Royal Wedding pictures go online
The archive of the Illustrated London News will be made available online for the first time today, April 15th. 250,000 pages and as many as three-quarters of a million illustrations, from the newspaper’s first publication on May 14th, 1842, to its last in 2003, have been digitally reproduced in colour by Cengage Learning. The archive will be initially available only to libraries and educational institutions.

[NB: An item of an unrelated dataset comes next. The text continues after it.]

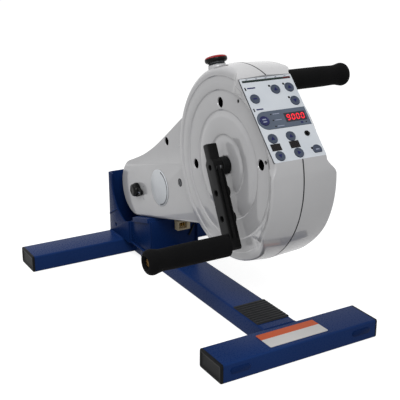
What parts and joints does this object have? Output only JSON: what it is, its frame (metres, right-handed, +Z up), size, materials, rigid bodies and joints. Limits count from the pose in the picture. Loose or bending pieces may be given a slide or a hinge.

A unique visual archive of 19th century Victorian Britain, including illustrations and photographs of events ranging from the Great Exhibition of 1851 to the Boer war, will be available online for the first time from today. The Illustrated London News archive holds 250,000 pages and as many as three quarters of a million illustrations, from as far back as 1842. With its debut in 1842, The Illustrated London News became the world’s first fully illustrated weekly newspaper, marking a revolution in journalism and news reporting. The publication presented a vivid picture of British and world events – including news of war, disaster, ceremonies, the arts and science – with coverage in the first issue ranging from the Great Fire of Hamburg to Queen Victoria’s fancy dress ball at Buckingham Palace. The Illustrated London News Historical Archive gives students and researchers unprecedented online access to the entire run of the ILN from its first publication on 14 May 1842 to its last in 2003. Each page has been digitally reproduced in full colour and every article and caption is full-text searchable with hit-term highlighting and links to corresponding illustrations. Facsimilies of articles and illustrations can be viewed, printed and saved either individually or in the context of the page in which they appear. Wherever possible Special Numbers covering special events such as coronations or royal funerals have been included.